At just what precise moment a caterpillar begins to realize that her chrysalis stage is nearly over and a metamorphosis is approaching, I don’t know.  But this moment was mine.  The silken cocoon, which I had woven around me with love and earnest, was starting to feel a bit tight for my emerging wings.  Wings I hadn’t allowed myself to believe I had!
 ♣♣♣
 And so began my metamorphism and my 8 month sojourn in Tuscany spent stretching and spreading my wings.  I sit at a table now on my canopied terrazzo overlooking the wonders of Florence and scan my adopted kingdom while nibbling on a arugula salad topped with pears, walnuts and pecorino cheese drizzled with golden honey.  Four months into my experience, Dale sold his company and flew to my side, where he has also taken up the art of leisurely lunches, strolls through museums and palaces dripping with the highest quality of inspirational artwork, cooking the Tuscan way, long train rides through valleys adorned with ancient vineyards of grapes and olives and with great contentment, absorbing “la dolce vita”. We'll stay here for at least 4 more months and then we'll spend a summer in the Loire Valley in France for the next adventure.

I thought we would live forever, I thought for sure that Dale would always be by my side.

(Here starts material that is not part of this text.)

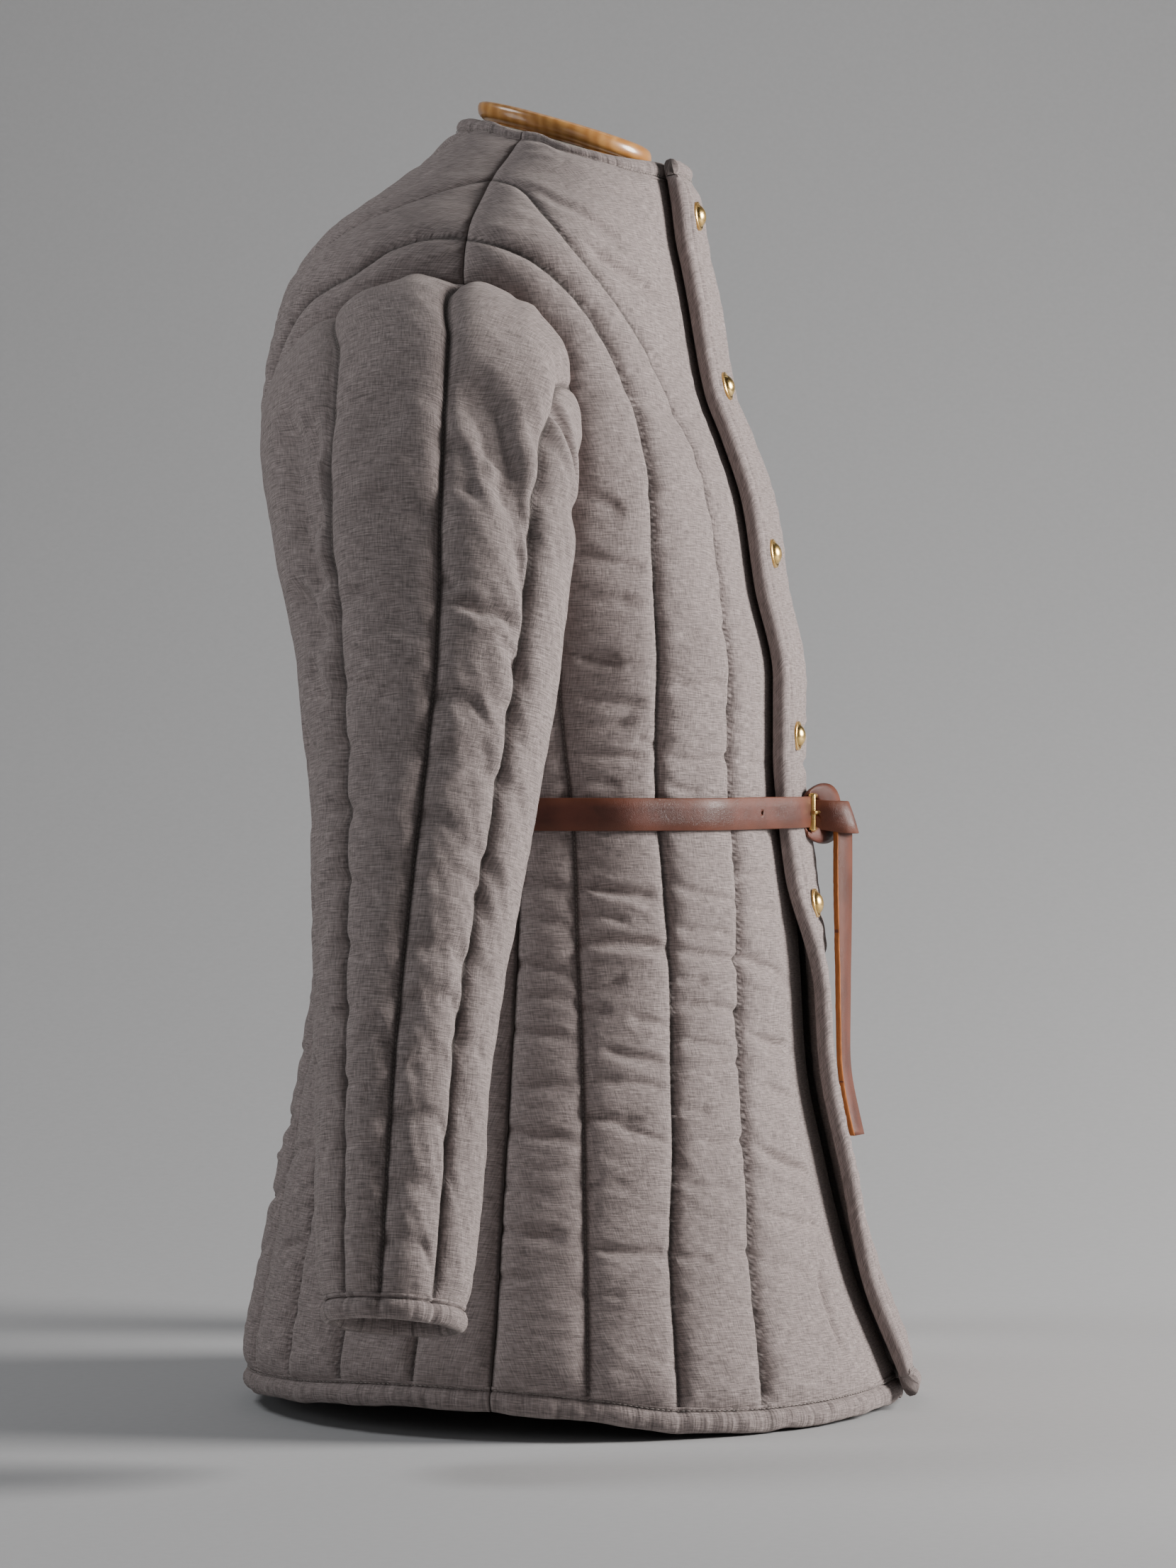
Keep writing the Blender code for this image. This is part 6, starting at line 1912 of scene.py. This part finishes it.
def knot_wrap():
    """The strap beyond the buckle, turned back on itself; its lower edge stands out further."""
    # along the belt and out from it
    bends = [(3.0, 1.5), (4.0, 8), (6, 15), (9.5, 20.5), (14, 23.2), (19, 22.6), (23, 18.5), (25, 12), (25.5, 4)]
    route = smooth_line(bends, np.linspace(0, 1, 46))
    centre, along, up, out = belt_frame(BUCKLE_AT, 0)
    way = np.gradient(route, axis=0)
    way /= np.linalg.norm(way, axis=1, keepdims=True)
    sections = []
    for (away, off), (da, do) in zip(route, way):
        share = float(step(off, 4, 22))
        depth = -along * do + out * da
        low = centre + along * away + out * (off + 4.2 * share) - up * (BELT_WIDTH / 2 + 1.0 + 2.6 * share)
        high = centre + along * away + out * (off - 2.6 * share) + up * (BELT_WIDTH / 2 - 2.0 - 0.8 * share)
        sections.append(strap_ring(low, high, depth, float(np.linalg.norm(high - low))))
    piece = swept("belt_knot_wrap", "belt_knot", sections)
    punch(piece, centre + along * 2 + out * 5.2 - up * 0.8, along)
    return piece


knot_loop()
knot_wrap()

TAIL_TURNS = (math.radians(66), math.radians(82))  # how far its cut edge shows, at its top and at its foot
TAIL_AWAY, TAIL_OUT = 14.0, 18.5  # from the buckle, at its top
TAIL_THICK = 3.8
TAIL_TOP, TAIL_FOOT = 378, 176


def tail_turn(z):
    return TAIL_TURNS[0] + (TAIL_TURNS[1] - TAIL_TURNS[0]) * step(TAIL_TOP - z, 20, 170)


def tail_clear(z):
    """How far its middle stays off the skirt."""
    return 1.6 + 10 * math.cos(tail_turn(z))


def tail():
    """Hanging end: down from the knot, clear of the skirt, with a raw fibrous edge."""
    skirt = mirrored(front_left.outer)
    heights = np.concatenate([np.linspace(TAIL_TOP, 330, 26), np.linspace(326, TAIL_FOOT, 54)])
    centre, along, _, out = belt_frame(BUCKLE_AT, 0)
    centre, along, out = centre[:2], along[:2], out[:2]
    top = centre + along * TAIL_AWAY + out * TAIL_OUT
    beside = (skirt[:, :2] - top) @ along
    reach = (skirt[:, :2] - top) @ out
    near = abs(beside) < 11
    level = [near & (abs(skirt[:, 2] - z) < 6) for z in heights]
    pushes = np.array([max(0.0, reach[which].max() + tail_clear(z)) for which, z in zip(level, heights)])
    for _ in range(12):
        pushes[1:-1] = np.maximum(pushes[1:-1], (pushes[:-2] + pushes[2:]) / 2)
        pushes[1:-1] = 0.5 * pushes[1:-1] + 0.25 * (pushes[:-2] + pushes[2:])
    whole, raw = [], []
    for z, push in zip(heights, pushes):
        sway = tail_turn(z) + 0.05 * math.sin((396 - z) / 52)
        across = out * math.cos(sway) + along * math.sin(sway)
        face = along * math.cos(sway) - out * math.sin(sway)
        half = BELT_WIDTH / 2 - 0.8 + 0.35 * along_noise(z, 14, 811)
        middle = top + out * push
        e = STRAP_EDGE
        fray = 0.3 * along_noise(z, 2.3, 815) + 0.3 * along_noise(z, 6, 816)
        places = [(-half, e), (e - half, 0), (0, 0), (half - e, 0), (half, e), (half, TAIL_THICK - e),
                  (half - e, TAIL_THICK), (0, TAIL_THICK + 0.3), (e - half, TAIL_THICK), (-half, TAIL_THICK - e)]
        frayed, cut_line = -half - 0.35 - fray, -half + 0.5
        edge = [(frayed, 0.35), (cut_line, 0.15), (cut_line, TAIL_THICK - 0.1), (frayed, TAIL_THICK - 0.3)]
        for sections, ring in ((whole, places), (raw, edge)):
            flat = [middle + across * side + face * (depth - TAIL_THICK) for side, depth in ring]
            sections.append([(x, y, z) for x, y in flat])
    swept("belt_tail_leather", "belt_tail", whole)
    swept("belt_tail_cut_edge", "belt_tail", raw, material=RAW_LEATHER)


tail()


# Dress form --------------------------------------------------------------------------------------------------


def form_torso():
    """The padded form: smooth rings, closed at its foot and under the neck cap."""
    heights = np.concatenate([np.linspace(FORM_BOTTOM, 264, 9), np.arange(270, 808, 6.0), [FORM_TOP]])
    columns = [curve(FORM_RINGS[:, 0], FORM_RINGS[:, i], heights) for i in range(1, 6)]
    sections = []
    angle = 2 * math.pi * np.arange(144) / 144
    c, s = np.cos(angle), np.sin(angle)
    for z, half, front, back_y, centre, power in zip(heights, *columns):
        lean = NECK_SLOPE * float(step(z, 752, FORM_TOP))
        depth = np.where(s < 0, centre - front, back_y - centre)
        x = half * np.sign(c) * abs(c) ** (2 / power)
        y = centre + depth * np.sign(s) * abs(s) ** (2 / power)
        sections.append(np.stack([x, y, z + lean * y - 0.4], 1))
    swept("form_body_cloth", "form_torso", sections, material=FORM_CLOTH)


form_torso()


def neck_cap():
    """Turned oval wooden cap with rounded edges, tilted down to the front."""
    middle, depth = (CAP_FRONT + CAP_BACK) / 2, (CAP_BACK - CAP_FRONT) / 2
    deselect()
    bpy.ops.mesh.primitive_cylinder_add(vertices=96, radius=1, depth=1.2 * MM, location=(0, 0, 0.6 * MM))
    obj = named("neck_cap_wood", WOOD)
    obj.scale = (CAP_FOOT * CAP_HALF_WIDTH * MM, CAP_FOOT * depth * MM, 1)
    settle(obj)
    edit(obj)
    pick(obj, lambda centre, normal: normal.z > 0.9)
    turned_up(CAP_FOOT, CAP_PROFILE)
    inset(6, 0.15)
    leave_edit(obj, 50)
    height = (FORM_TOP + NECK_SLOPE * middle - DROP) * MM
    obj.data.transform(Matrix(((1, 0, 0, 0), (0, 1, 0, middle * MM), (0, NECK_SLOPE, 1, height), (0, 0, 0, 1))))
    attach(obj, "root")
    stands_for(obj, "form_neck_cap")


neck_cap()


def stand():
    """Round pole and turned base of the stand."""
    length = FORM_BOTTOM - DROP - POLE_GAP - BASE_THICK - BASE_GAP
    pole = blank("stand_pole", STEEL, 48, POLE_RADIUS, length, BASE_THICK + BASE_GAP)
    pick(pole, lambda centre, normal: abs(normal.z) > 0.9)
    inset(0.8)
    leave_edit(pole, 40)
    foot = BASE_RADIUS - 3
    base = blank("stand_base", STEEL, 96, foot, 1.5)
    pick(base, lambda centre, normal: normal.z > 0.9)
    turned_up(foot, [(BASE_RADIUS + wider, rise) for wider, rise in BASE_PROFILE])
    inset(40, 0.7)
    leave_edit(base, 40)
    for piece, node in ((pole, "form_pole"), (base, "form_base")):
        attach(piece, "root")
        stands_for(piece, node)


stand()


# Cloth sizes -------------------------------------------------------------------------------------------------


def flat_area(outline):
    """Area of a panel's cut in square metres, then its width and length, its length measured up the cloth."""
    x, y = outline.cut[:, 0], up_the_cloth(outline.q, outline.z)
    return abs(float(np.sum(x * np.roll(y, -1) - np.roll(x, -1) * y))) / 2 * MM * MM, np.ptp(x) * MM, np.ptp(y) * MM


RESTS_ON = (
    (front_right, "front_right", "form_body_cloth"),
    (front_left, "front_left", "front_right_cloth"),
    (back, "back", "form_body_cloth"),
)
for panel, node, rests in RESTS_ON:
    area, width, length = flat_area(panel.outline)
for (cloth, tape), side in zip(SLEEVES, ("right", "left")):
    width = float(sleeve_flat[:, -1, 0].max()) * MM
    length = float(sleeve_flat[-1, :, 1].max()) * MM
    ring = sleeve_flat[:, :, 0].max(1)
    area = float(np.sum((ring[1:] + ring[:-1]) / 2 * np.diff(sleeve_flat[:, :, 1].mean(1)))) * MM * MM
for node, (tape, run) in BINDINGS.items():
    side = node.rsplit("_", 1)[1]


# Studio ------------------------------------------------------------------------------------------------------


# From the object towards the camera, and to the camera's right.
VIEW = np.array([-0.9703, -0.2419, 0.0])
SIDE = np.array([0.2419, -0.9703, 0.0])
SWEEP_FRONT, SWEEP_BEND_FROM, SWEEP_BEND, SWEEP_TOP = -3.4, 0.5, 2.6, 5.0
SWEEP_COLUMNS = 9


def studio():
    """A seamless pale sweep: floor, wide curve and wall."""
    profile = [(SWEEP_FRONT, 0.0)]
    for a in np.linspace(0, math.pi / 2, 40):
        profile.append((SWEEP_BEND_FROM + SWEEP_BEND * math.sin(a), SWEEP_BEND - SWEEP_BEND * math.cos(a)))
    profile.append((SWEEP_BEND_FROM + SWEEP_BEND, SWEEP_TOP))
    verts, faces = [], []
    for along, z in profile:
        for across in np.linspace(-4, 4, SWEEP_COLUMNS):
            x, y = -VIEW[:2] * along + SIDE[:2] * across
            verts.append((x, y, z))
    for i in range(len(profile) - 1):
        for a in range(i * SWEEP_COLUMNS, (i + 1) * SWEEP_COLUMNS - 1):
            faces.append((a, a + 1, a + SWEEP_COLUMNS + 1, a + SWEEP_COLUMNS))
    mesh = bpy.data.meshes.new("studio_sweep")
    mesh.from_pydata(verts, [], faces)
    mesh.shade_smooth()
    material, tree, shader = new_material("studio paper", 0.9, Specular_IOR_Level=0.15)
    grain = noise(tree, object_place(tree), (160, 160, 160), 2.0)
    feed(tree, mixed(tree, grain, (0.40, 0.40, 0.405, 1), (0.44, 0.44, 0.445, 1)), shader.inputs["Base Color"])
    bumped(tree, shader, [(grain, 0.3, 0.1)])
    mesh.materials.append(material)
    sweep_piece = bpy.data.objects.new("studio_sweep", mesh)
    bpy.context.scene.collection.objects.link(sweep_piece)


studio()


def soft_light(name, place, target, size, power, colour=(1, 1, 1)):
    data = bpy.data.lights.new(name, "AREA")
    data.shape, data.size, data.energy, data.color = "DISK", size, power, colour
    light = bpy.data.objects.new(name, data)
    light.location = place
    light.rotation_euler = (Vector(target) - Vector(place)).to_track_quat("-Z", "Y").to_euler()
    bpy.context.scene.collection.objects.link(light)


def from_view(towards, right, up):
    return tuple(VIEW * towards + SIDE * right + np.array([0, 0, up]))


soft_light("key", from_view(0.1, 2.42, 1.12), (0, 0, 0.42), 1.1, 140, (1.0, 0.975, 0.95))
soft_light("rim", from_view(0.28, -1.58, 2.33), (0, 0, 0.42), 1.1, 24, (0.96, 0.98, 1.0))
soft_light("left fill", from_view(0.85, -2.33, 0.8), (0, 0, 0.35), 1.3, 10, (0.95, 0.97, 1.0))
soft_light("front fill", from_view(2.8, 0.3, 0.9), (0, 0, 0.4), 1.4, 3.5, (1.0, 1.0, 1.0))
soft_light("backdrop", from_view(-1.2, 0.4, 2.7), tuple(-VIEW * 3.0 + np.array([0, 0, 0.9])), 1.6, 9)

world = bpy.data.worlds.new("studio")
world.use_nodes = True
world.node_tree.nodes["Background"].inputs["Color"].default_value = (0.75, 0.76, 0.78, 1)
world.node_tree.nodes["Background"].inputs["Strength"].default_value = 0.03
bpy.context.scene.world = world

FRAME_WIDTH, FOCAL_LENGTH = 1659, 7040  # in points of the picture
CAMERA_AWAY = 3.2
AIM_HEIGHT, AIM_RIGHT = 0.392, 0.0286
camera_data = bpy.data.cameras.new("camera")
camera_data.sensor_fit, camera_data.sensor_width = "HORIZONTAL", 36
camera_data.lens = FOCAL_LENGTH / FRAME_WIDTH * 36
camera_data.clip_end = 20
camera = bpy.data.objects.new("camera", camera_data)
aim = Vector((0, 0, AIM_HEIGHT)) + AIM_RIGHT * Vector(SIDE)
camera.location = aim + CAMERA_AWAY * Vector(VIEW)
camera.rotation_euler = (-Vector(VIEW)).to_track_quat("-Z", "Y").to_euler()
bpy.context.scene.collection.objects.link(camera)
bpy.context.scene.camera = camera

If I had known then that 10 years later he would be gone...would I have believed it?  I couldn't have imagined that I would climb back into that cocoon and have to...albeit reluctantly, force my way out of it and spread my wings once again.

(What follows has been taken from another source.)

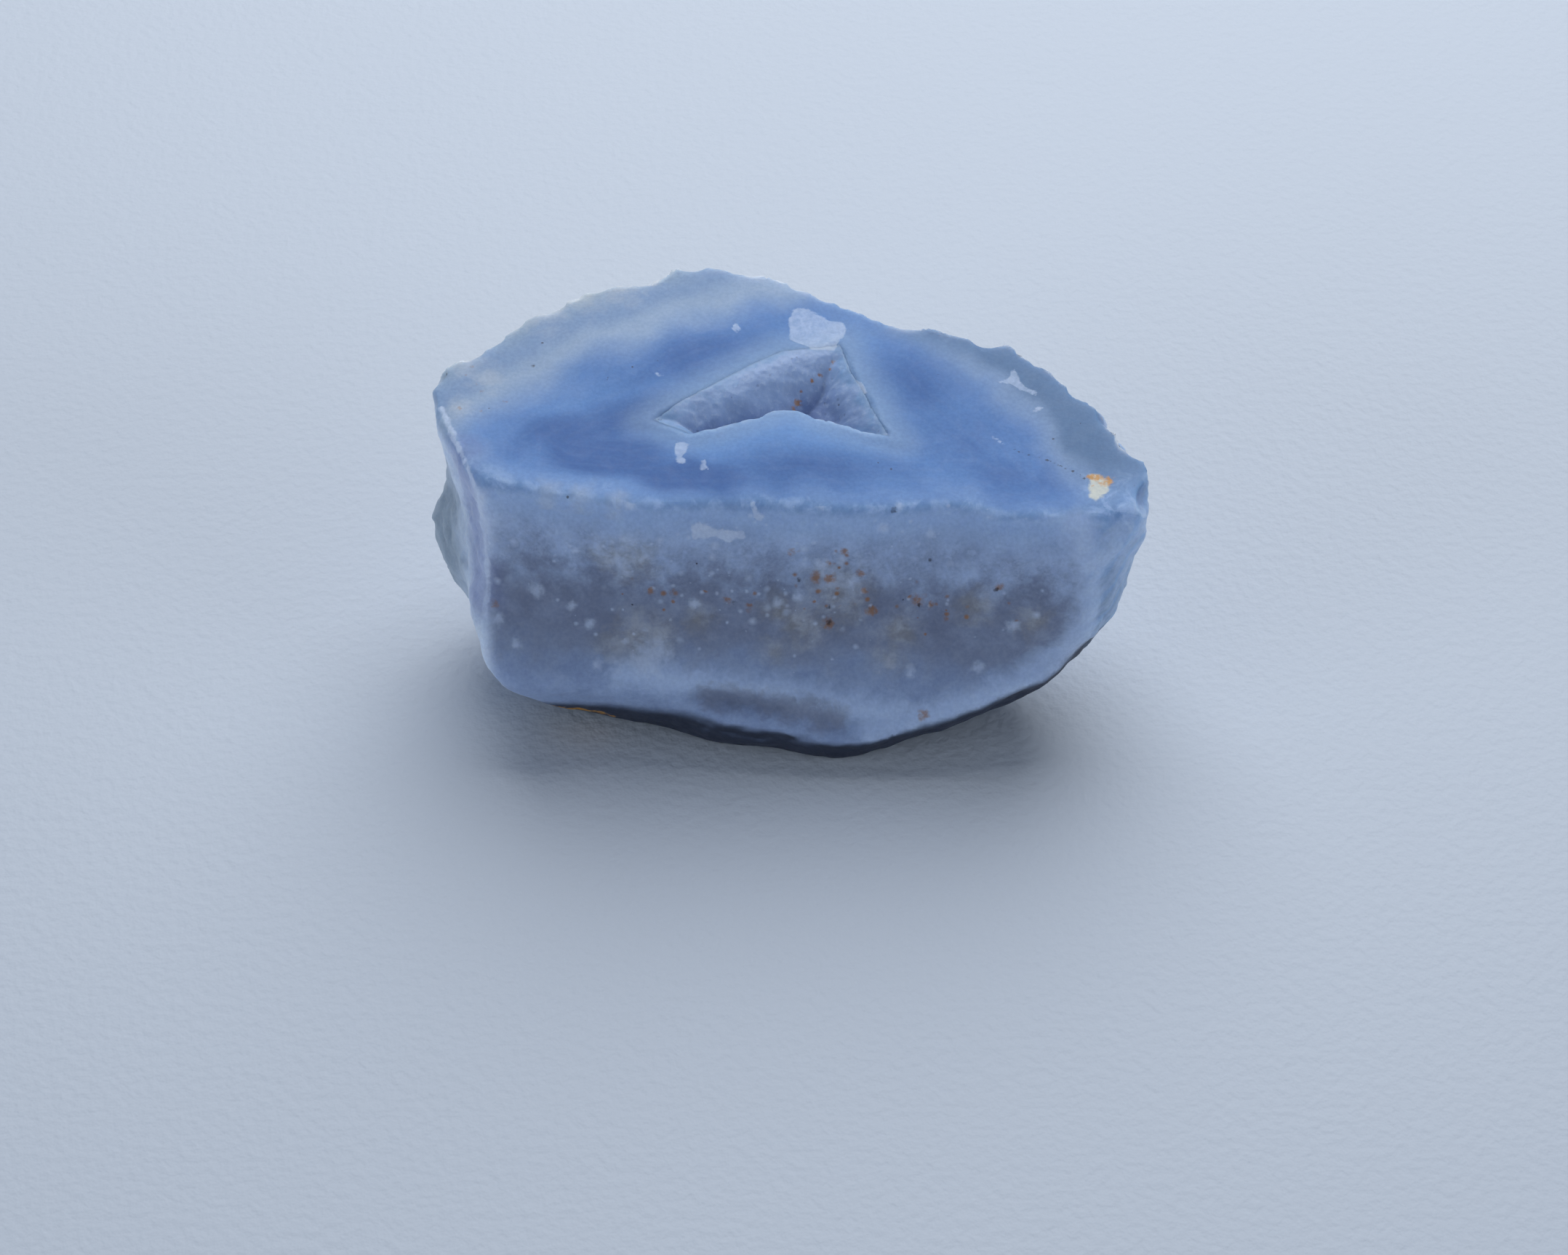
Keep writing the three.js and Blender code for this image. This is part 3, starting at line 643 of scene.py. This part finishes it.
def buildAgate():
    piece = copyOfNode("agate_stone", "agate")
    print("agate: solid copied")
    remesh = piece.modifiers.new("even mesh", "REMESH")
    remesh.mode = "VOXEL"
    remesh.voxel_size = agate["voxel"]
    applyModifiers(piece)
    mesh = piece.data
    relax(mesh, agate["smoothing"])

    even, normals = readPoints(mesh)
    agate["topCurve"] = fitTop(even, normals)
    rind = findRind(even, normals)
    places = addRelief(even, normals, rind)
    followHollow(places, depthBelowTop(even) < 6)
    writePoints(mesh, chipRim(places, normals))
    relax(mesh, 1)
    print("agate: relief and chips made")

    places, normals = readPoints(mesh)
    places[:, 2] = np.maximum(places[:, 2], 0)  # nothing reaches below what it rests on
    writePoints(mesh, places)
    addBandMasks(mesh, places, normals, even, rind)
    addMarkMasks(mesh, places, normals, even)
    for polygon in mesh.polygons:
        polygon.use_smooth = True
    mesh.materials.append(makeAgateMaterial(mesh))
    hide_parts("agate_stone")
    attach(piece, "root")
    print("agate:", len(mesh.polygons), "faces")


# the stone's material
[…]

Life is certainly a journey and I see more and more how important it is to value every step along the way. I'm reminded of a thoughtful moment in my mother's later years when she, in all her wisdom, sighed and told me, "You know...Time goes by without you realizing you're having the time of your life."

So for what it's worth, and it's worth a lot.  This, right now, right here... is the time of my life and I'm going to make sure that through the ups and downs, I enjoy it.